There are games where she drifts, too. Phases when she disappears from the action and then suddenly reappears with a burst of chaos. That inconsistency is normal at 19, particularly after just one season in a top division. Adjusting to the physicality of the elite level will also take time, but she has the frame and agility to grow into it.
Watch her and certain comparisons come to mind. The sharp close control and relentless dribbling bring shades of Kerolin, the Manchester City star, especially in the way both can line up across the front line and always look to make something happen. When Baum cuts inside and lashes one from distance, there is a hint of Salma Paralluelo, too, the Barcelona forward who punished Lyon in the Champions League final. Baum, though, feels more like a classic wide player than Paralluelo, who often operates as a central striker.
Europe’s elite form an orderly queue
One season in the Bundesliga has been enough to light up the radar of Europe’s giants. Bayern are back in for her. Barcelona, the reigning European champions and a team she has openly said she enjoys watching, are interested. Lyon, beaten by Barça in that Champions League final, are in the conversation as well. Manchester United and London City see an opportunity, too, with the promise of heavy minutes from day one.
Bild, though, reports that Arsenal currently lead the race.
The Gunners have just waved goodbye to several players, with England international Beth Mead among the most high-profile departures as she heads to Manchester City. That leaves head coach Renee Slegers needing width and end product. In Baum, she sees a profile that fits: direct, quick, creative, and hungry.
Arsenal’s recent history with young signings has been mixed. Talents like Kathrine Kuhl, Rosa Kafaji and Gio Queiroz arrived with high expectations but struggled for sustained first-team roles. Under Slegers, appointed permanently in January last year, there are signs of a shift. Smilla Holmberg’s progress this season suggests a clearer pathway and more trust in emerging players.

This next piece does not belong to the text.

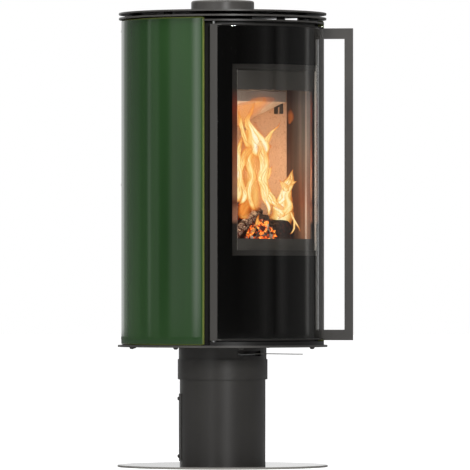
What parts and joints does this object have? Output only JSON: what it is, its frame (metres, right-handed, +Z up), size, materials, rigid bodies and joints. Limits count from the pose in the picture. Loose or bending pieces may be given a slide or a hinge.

From a squad-building perspective, the fit is obvious. Slegers likes to rotate her wide players, both between games and within them. She often switches wingers around the hour mark, tailoring her choices to the demands of each match. For Baum, that could mean controlled exposure to the Women’s Super League – enough minutes to grow, not so many that she is overwhelmed.
Yet nothing is signed. Barcelona, Lyon, Bayern: all three know how to develop young talent and can offer Champions League football and a winning environment. London City or Manchester United might counter with a simpler pitch – come here, play every week, be our main weapon.
A big decision for a grounded talent
The choice now lies with Baum and those closest to her. It is a defining fork in the road, but she does not sound like someone chasing headlines.
“My goal isn’t to be a star, I mainly want to be happy with what I do,” she told Die Welt earlier this year. In the same interview, she dismissed the idea of targeting next summer’s senior World Cup, pointing instead to the home European Championship in 2029 as her long-term aim.
That is Baum in a sentence: long view, clear head, big talent.
One season in the Bundesliga has put her on the brink of a major move. The question is no longer whether she will reach the top. It is where she chooses to start that climb.